The three resolutions are addressed to Prime Minister Justin Trudeau’s government, Quebec Premier François Legault’s government and the Kanesatake band council led by Grand Chief Serge Otsi Simon.

As each resolution was read into the record, Quevillon stressed that the town of Oka was only looking to live in peaceful cohabitation with the Mohawk community.

The town also called upon Ottawa to establish a consultation process that would take into account the concerns of residents in Oka and  Kanesatake.

Quevillon’s administration also wants access to the plans detailing what lands are at the centre of negotiations between the federal government and the Mohawk community for purchase, suggesting the talks are simply a disguised form of expropriation.

“They’re giving money to (the Mohawks) to buy our land and annex it to their territory,” Quevillon said.

Despite its demands, the Oka council adopted an official statement addressed to the Kanesatake band council saying the town’s population wanted dialogue and peaceful cohabitation, with Quevillon citing the 300 years of close links between the two communities.

During the council meeting’s question period, some residents suggested that the council deal with other groups that say they are speaking for Kanesatake, including Mohawk traditionalists.
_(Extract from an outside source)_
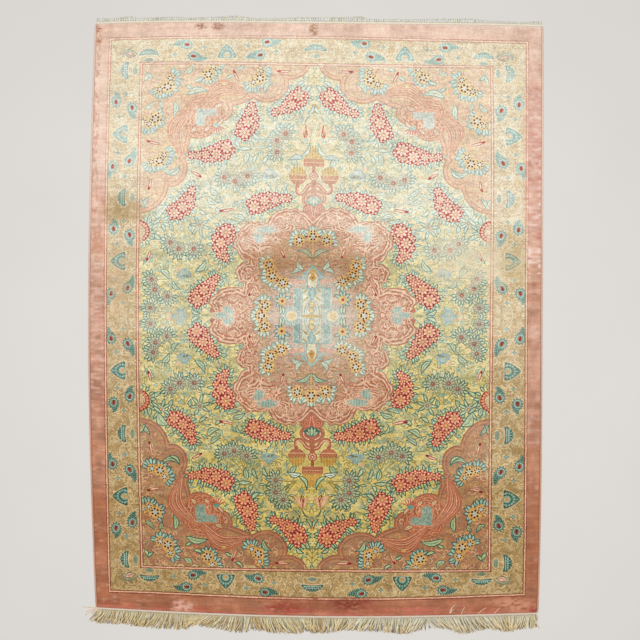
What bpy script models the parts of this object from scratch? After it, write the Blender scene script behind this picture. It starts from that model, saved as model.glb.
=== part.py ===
"""A hand-knotted Persian rug laid flat: its pile body, two overcast selvedges, and a woven end
with warp fringe at each end.

Metres, +Z up. The origin is on the floor under the middle of the rug, +X runs across the rug and
+Y along it, towards the end with the short fringe.
"""

import math

import bmesh
import bpy
import numpy as np

# Pile body
THICKNESS = 0.005  # foundation and pile together
RIM_BEVEL = 0.0012  # the pile rolls over at its rim
RIPPLE = 0.0005  # height of the soft waves that a laid rug keeps
# Each wave: radians along the rug, radians across it, share of the height.
RIPPLE_WAVES = ((5.0, 2.0, 1.0), (13.0, -3.0, 0.7))
BODY_CELLS_ACROSS = 18
BODY_CELLS_ALONG = 22

# The four edges bow a little, as a hand-woven rug's do. Each row: share along the edge, distance
# of the edge from the origin.
LEFT_EDGE = ((0.0, 0.655), (0.25, 0.671), (0.5, 0.677), (0.75, 0.671), (1.0, 0.657))
RIGHT_EDGE = ((0.0, 0.6615), (0.25, 0.671), (0.5, 0.674), (0.75, 0.676), (1.0, 0.677))
NEAR_EDGE = ((0.0, 0.844), (0.25, 0.861), (0.5, 0.870), (0.75, 0.8685), (1.0, 0.860))
FAR_EDGE = ((0.0, 0.9035), (0.25, 0.9085), (0.5, 0.9055), (0.75, 0.902), (1.0, 0.8955))

GAP = 0.0003  # between pieces that touch

# Selvedges: yarn overcast round the outer warps
SELVEDGE_WIDTH = 0.005
SELVEDGE_HEIGHT = 0.0048
SELVEDGE_SIDES = 8
SELVEDGE_STEPS = 44

# Woven ends, the narrow flat-woven strips that hold the fringe
END_THICKNESS = 0.002
NEAR_END_WIDTH = 0.008
FAR_END_WIDTH = 0.0095

# Fringe strands
NEAR_STRANDS = 156
FAR_STRANDS = 110
STRAND_SHARE = 0.62  # of the pitch; the rest is the gap between two strands
TIP_WIDTH = 0.0018
TIP_HEIGHT = 0.0012
TIP_SPACING = 0.0034  # least distance between neighbouring tips
NEAR_STRAND_STEPS = 3
FAR_STRAND_STEPS = 1
ROOT_RUN = 0.4  # share of a strand's length in which it still runs straight out

# How the long fringe lies. Each row: place across the rug, sideways reach of the tip, reach out.
NEAR_LAY = (
    (-0.655, -0.012, 0.030),
    (-0.633, -0.012, 0.040),
    (-0.560, -0.022, 0.038),
    (-0.483, -0.022, 0.042),
    (-0.432, -0.016, 0.046),
    (-0.396, -0.008, 0.045),
    (-0.360, -0.026, 0.035),
    (-0.312, -0.034, 0.028),
    (-0.270, -0.034, 0.038),
    (-0.237, -0.018, 0.046),
    (-0.210, 0.000, 0.048),
    (-0.185, 0.016, 0.037),
    (-0.138, 0.018, 0.047),
    (-0.084, 0.016, 0.047),
    (-0.035, 0.024, 0.037),
    (0.006, 0.002, 0.045),
    (0.042, -0.008, 0.044),
    (0.087, -0.020, 0.034),
    (0.207, -0.014, 0.040),
    (0.258, -0.006, 0.047),
    (0.306, -0.020, 0.046),
    (0.333, -0.014, 0.036),
    (0.345, 0.026, 0.030),
    (0.417, 0.028, 0.050),
    (0.450, 0.030, 0.044),
    (0.486, 0.034, 0.036),
    (0.530, 0.020, 0.044),
    (0.567, 0.008, 0.047),
    (0.660, -0.006, 0.038),
)
# The short fringe, worn down to teeth.
FAR_LAY = (
    (-0.657, 0.001, 0.008),
    (-0.612, 0.000, 0.005),
    (-0.558, 0.002, 0.011),
    (-0.528, -0.001, 0.004),
    (-0.432, 0.001, 0.007),
    (-0.384, 0.000, 0.004),
    (-0.300, 0.001, 0.007),
    (-0.243, 0.002, 0.011),
    (-0.174, -0.001, 0.003),
    (-0.108, 0.000, 0.004),
    (-0.048, 0.001, 0.008),
    (0.072, 0.001, 0.009),
    (0.132, 0.002, 0.013),
    (0.156, -0.001, 0.006),
    (0.192, 0.000, 0.004),
    (0.312, 0.001, 0.006),
    (0.462, 0.001, 0.010),
    (0.500, 0.000, 0.005),
    (0.612, -0.001, 0.002),
    (0.677, 0.000, 0.007),
)
LENGTH_VARIATION = 0.12  # share by which one strand is longer or shorter than the next
VARIATION_STEP = 2.4  # radians from one strand to the next in that variation

ROSE = (0.50, 0.22, 0.17, 1.0)
PALE_ROSE = (0.62, 0.36, 0.29, 1.0)
IVORY = (0.66, 0.56, 0.38, 1.0)


def clear_scene():
    """Empties the scene of whatever it held."""
    for thing in list(bpy.data.objects):
        bpy.data.objects.remove(thing)


def material(name, colour, roughness):
    """A plain textile finish."""
    made = bpy.data.materials.new(name)
    made.use_nodes = True
    surface = made.node_tree.nodes["Principled BSDF"]
    surface.inputs["Base Color"].default_value = colour
    surface.inputs["Roughness"].default_value = roughness
    surface.inputs["Metallic"].default_value = 0.0
    return made


def read_edge(edge, share):
    """The distance at a share of the way along an edge, on the one polynomial through its rows."""
    places, distances = np.array(edge).T
    return np.polyval(np.polyfit(places, distances, len(edge) - 1), share)


def rug_point(across, along):
    """The place on the floor of a point of the rug, from 0 to 1 across and along it.

    x is blended between the two side edges, y between the two ends.
    """
    across, along = np.asarray(across, float), np.asarray(along, float)
    x = across * read_edge(RIGHT_EDGE, along) - (1 - across) * read_edge(LEFT_EDGE, along)
    y = along * read_edge(FAR_EDGE, across) - (1 - along) * read_edge(NEAR_EDGE, across)
    return x, y


def ripple(across, along):
    """Height of the soft waves: slanting sines added up, faded out at the rim."""
    fade = np.sin(math.pi * across) * np.sin(math.pi * along)
    waves = sum(share * np.sin(a * along + b * across) for a, b, share in RIPPLE_WAVES)
    return RIPPLE * fade * waves


def body_mesh():
    """The rug's body: a grid of points on its flat underside, the same grid raised, and a rim."""
    shape = bmesh.new()
    across, along = np.meshgrid(
        np.linspace(0, 1, BODY_CELLS_ACROSS + 1),
        np.linspace(0, 1, BODY_CELLS_ALONG + 1),
        indexing="ij",
    )
    x, y = rug_point(across, along)
    top_z = THICKNESS + ripple(across, along)

    def grid(z):
        return [
            [shape.verts.new((x[i, j], y[i, j], z[i, j])) for j in range(BODY_CELLS_ALONG + 1)]
            for i in range(BODY_CELLS_ACROSS + 1)
        ]

    under, top = grid(np.zeros_like(x)), grid(top_z)
    for i in range(BODY_CELLS_ACROSS):
        for j in range(BODY_CELLS_ALONG):
            shape.faces.new((top[i][j], top[i + 1][j], top[i + 1][j + 1], top[i][j + 1]))
            shape.faces.new((under[i][j], under[i][j + 1], under[i + 1][j + 1], under[i + 1][j]))
    rim = [(i, 0) for i in range(BODY_CELLS_ACROSS)]
    rim += [(BODY_CELLS_ACROSS, j) for j in range(BODY_CELLS_ALONG)]
    rim += [(i, BODY_CELLS_ALONG) for i in range(BODY_CELLS_ACROSS, 0, -1)]
    rim += [(0, j) for j in range(BODY_CELLS_ALONG, 0, -1)]
    rolled = []
    for (i, j), (k, m) in zip(rim, rim[1:] + rim[:1]):
        shape.faces.new((under[i][j], under[k][m], top[k][m], top[i][j]))
        rolled.append(shape.edges.get((top[i][j], top[k][m])))
    bmesh.ops.bevel(shape, geom=rolled, offset=RIM_BEVEL, segments=1, affect="EDGES")
    return shape


def selvedge_mesh(side):
    """One overcast edge: an oval section with a flat foot, carried along the rug's bowed side.

    side is -1 for the left edge and 1 for the right one.
    """
    shape = bmesh.new()
    turn = (np.arange(SELVEDGE_SIDES) + 0.5) * 2 * math.pi / SELVEDGE_SIDES
    reach = 1 / math.cos(math.pi / SELVEDGE_SIDES)
    out = SELVEDGE_WIDTH / 2 * (1 + reach * np.cos(turn))
    up = SELVEDGE_HEIGHT / 2 * (1 + reach * np.sin(turn))
    along = np.linspace(0, 1, SELVEDGE_STEPS + 1)
    x, y = rug_point((1 + side) / 2, along)
    rings = [
        [shape.verts.new((x[k] + side * (GAP + o), y[k], max(u, 0.0))) for o, u in zip(out, up)]
        for k in range(SELVEDGE_STEPS + 1)
    ]
    for ring, after in zip(rings, rings[1:]):
        for a in range(SELVEDGE_SIDES):
            b = (a + 1) % SELVEDGE_SIDES
            shape.faces.new((ring[a], ring[b], after[b], after[a]))
    shape.faces.new(rings[0])
    shape.faces.new(rings[-1])
    bmesh.ops.recalc_face_normals(shape, faces=shape.faces)
    return shape


def spread_tips(tips):
    """Pushes tips apart where they would cross, so that each stays TIP_SPACING past the last."""
    steps = np.arange(len(tips)) * TIP_SPACING
    return np.maximum.accumulate(tips - steps) + steps


def fringed_end_mesh(end, strands, steps, end_width, lay):
    """A woven end strip whose outer edge carries one strand on every other stretch.

    end is -1 for the near end and 1 for the far one. Each strand is a tapering four-sided prism
    lying on the floor: its line leaves the strip straight and bends over to its tip, a quadratic
    curve through the root, a point straight out and the tip.
    """
    shape = bmesh.new()
    pitch = 1 / strands
    marks = np.sort(
        np.concatenate(
            [
                [0.0, 1.0],
                (np.arange(strands) + 0.5 - STRAND_SHARE / 2) * pitch,
                (np.arange(strands) + 0.5 + STRAND_SHARE / 2) * pitch,
            ]
        )
    )
    x, y = rug_point(marks, (1 + end) / 2)
    inner, outer = y + end * GAP, y + end * (GAP + end_width)
    ring = [
        [
            shape.verts.new((x[k], inner[k], 0.0)),
            shape.verts.new((x[k], outer[k], 0.0)),
            shape.verts.new((x[k], outer[k], END_THICKNESS)),
            shape.verts.new((x[k], inner[k], END_THICKNESS)),
        ]
        for k in range(len(marks))
    ]
    for k in range(len(marks) - 1):
        here, after = ring[k], ring[k + 1]
        shape.faces.new((here[0], after[0], after[1], here[1]))
        shape.faces.new((here[3], after[3], after[2], here[2]))
        shape.faces.new((here[0], after[0], after[3], here[3]))
        if k % 2 == 0:
            shape.faces.new((here[1], after[1], after[2], here[2]))
    shape.faces.new(ring[0])
    shape.faces.new(ring[-1])

    place, sideways, reach = np.array(lay).T
    left, right = x[1:-1:2], x[2:-1:2]
    root = (left + right) / 2
    root_y = (outer[1:-1:2] + outer[2:-1:2]) / 2
    vary = 1 + LENGTH_VARIATION * np.sin(np.arange(strands) * VARIATION_STEP)
    tip_x = spread_tips(root + np.interp(root, place, sideways))
    tip_y = root_y + end * np.interp(root, place, reach) * vary
    for s in range(strands):
        here, after = ring[2 * s + 1], ring[2 * s + 2]
        before = [here[1], after[1], after[2], here[2]]
        for step in range(1, steps + 1):
            t = step / steps
            line_x = root[s] + (tip_x[s] - root[s]) * t * t
            run = 2 * t * (1 - t) * ROOT_RUN + t * t
            line_y = root_y[s] + (tip_y[s] - root_y[s]) * run
            half = ((right[s] - left[s]) * (1 - t) + TIP_WIDTH * t) / 2
            high = END_THICKNESS * (1 - t) + TIP_HEIGHT * t
            corners = [
                shape.verts.new((line_x - half, line_y, 0.0)),
                shape.verts.new((line_x + half, line_y, 0.0)),
                shape.verts.new((line_x + half, line_y, high)),
                shape.verts.new((line_x - half, line_y, high)),
            ]
            for a in range(4):
                b = (a + 1) % 4
                shape.faces.new((before[a], before[b], corners[b], corners[a]))
            before = corners
        shape.faces.new(before)
    bmesh.ops.recalc_face_normals(shape, faces=shape.faces)
    return shape


def add(name, shape, finish):
    """Puts a finished shape into the scene as one named object."""
    mesh = bpy.data.meshes.new(name)
    shape.to_mesh(mesh)
    shape.free()
    mesh.materials.append(finish)
    made = bpy.data.objects.new(name, mesh)
    bpy.context.scene.collection.objects.link(made)
    return made


def main():
    clear_scene()
    pile_silk = material("pile_silk", ROSE, 0.55)
    binding_silk = material("binding_silk", PALE_ROSE, 0.6)
    warp_thread = material("warp_thread", IVORY, 0.85)
    add("rug_body", body_mesh(), pile_silk)
    add("selvedge_left", selvedge_mesh(-1), binding_silk)
    add("selvedge_right", selvedge_mesh(1), binding_silk)
    near = fringed_end_mesh(-1, NEAR_STRANDS, NEAR_STRAND_STEPS, NEAR_END_WIDTH, NEAR_LAY)
    add("fringe_near", near, warp_thread)
    far = fringed_end_mesh(1, FAR_STRANDS, FAR_STRAND_STEPS, FAR_END_WIDTH, FAR_LAY)
    add("fringe_far", far, warp_thread)


main()
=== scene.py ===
"""Looks of the persian rug: silk pile shown knot by knot, overcast sides, woven ends and loose fringes."""
import math

import bpy
import numpy as np
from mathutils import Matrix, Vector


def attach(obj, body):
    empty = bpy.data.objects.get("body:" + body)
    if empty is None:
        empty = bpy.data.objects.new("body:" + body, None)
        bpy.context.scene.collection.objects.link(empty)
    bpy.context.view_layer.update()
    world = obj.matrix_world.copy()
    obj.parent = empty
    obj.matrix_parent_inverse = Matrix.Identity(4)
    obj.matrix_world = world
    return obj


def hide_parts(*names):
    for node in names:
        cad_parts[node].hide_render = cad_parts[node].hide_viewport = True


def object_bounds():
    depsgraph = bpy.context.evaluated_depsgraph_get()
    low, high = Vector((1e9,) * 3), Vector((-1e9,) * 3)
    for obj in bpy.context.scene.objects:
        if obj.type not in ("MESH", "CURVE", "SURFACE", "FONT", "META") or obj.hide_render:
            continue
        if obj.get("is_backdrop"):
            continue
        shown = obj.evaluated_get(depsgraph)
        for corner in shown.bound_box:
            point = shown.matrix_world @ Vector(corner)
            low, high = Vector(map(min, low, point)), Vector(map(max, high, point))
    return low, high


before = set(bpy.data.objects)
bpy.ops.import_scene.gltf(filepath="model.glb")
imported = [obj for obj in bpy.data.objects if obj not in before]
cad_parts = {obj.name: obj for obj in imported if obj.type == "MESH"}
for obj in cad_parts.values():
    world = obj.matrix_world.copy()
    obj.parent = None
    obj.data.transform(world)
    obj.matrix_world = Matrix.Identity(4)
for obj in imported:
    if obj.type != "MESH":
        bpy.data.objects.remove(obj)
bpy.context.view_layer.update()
TURN = 2 * math.pi
QUARTER = math.pi / 2

# ---------------------------------------------------------------- sizes, in metres, the same as the solids'
THICKNESS = 0.005            # floor to the top of the pile
RIM_BEVEL = 0.0012           # the worn edge all round the pile
RIPPLE = 0.0005              # how far the cloth rises and falls as it lies
RIPPLE_WAVES = ((5, 2, 1), (13, -3, 0.7))   # waves along, waves across, share
GAP = 0.0003                 # between the pile and what is sewn to it
SELVEDGE_WIDTH = 0.005
SELVEDGE_HEIGHT = 0.0048
END_THICKNESS = 0.002
NEAR_END_WIDTH = 0.008
FAR_END_WIDTH = 0.0095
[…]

Mayor Quevillon replied that the town would only deal with the band council and did so out of respect for Grand Chief Simon.

The mayor also argued that the RCMP, a federal police force, was best suited to be deployed in Kanesatake, where it would ensure the law would be respected, particularly on the issue of illegal cannabis shops.

Quevillon contended such a deployment was the only way for both communities to work together toward their mutual economic development.

Meanwhile, the apology Grand Chief Simon has said he is expecting from Quevillon for remarks he made earlier this summer about the Mohawk community in Kanesatake does not appear to be coming any time soon.

Asked by a resident if he would apologize, Quevillon left the answer to those citizens who attended the meeting, the vast majority of whom replied, “no.”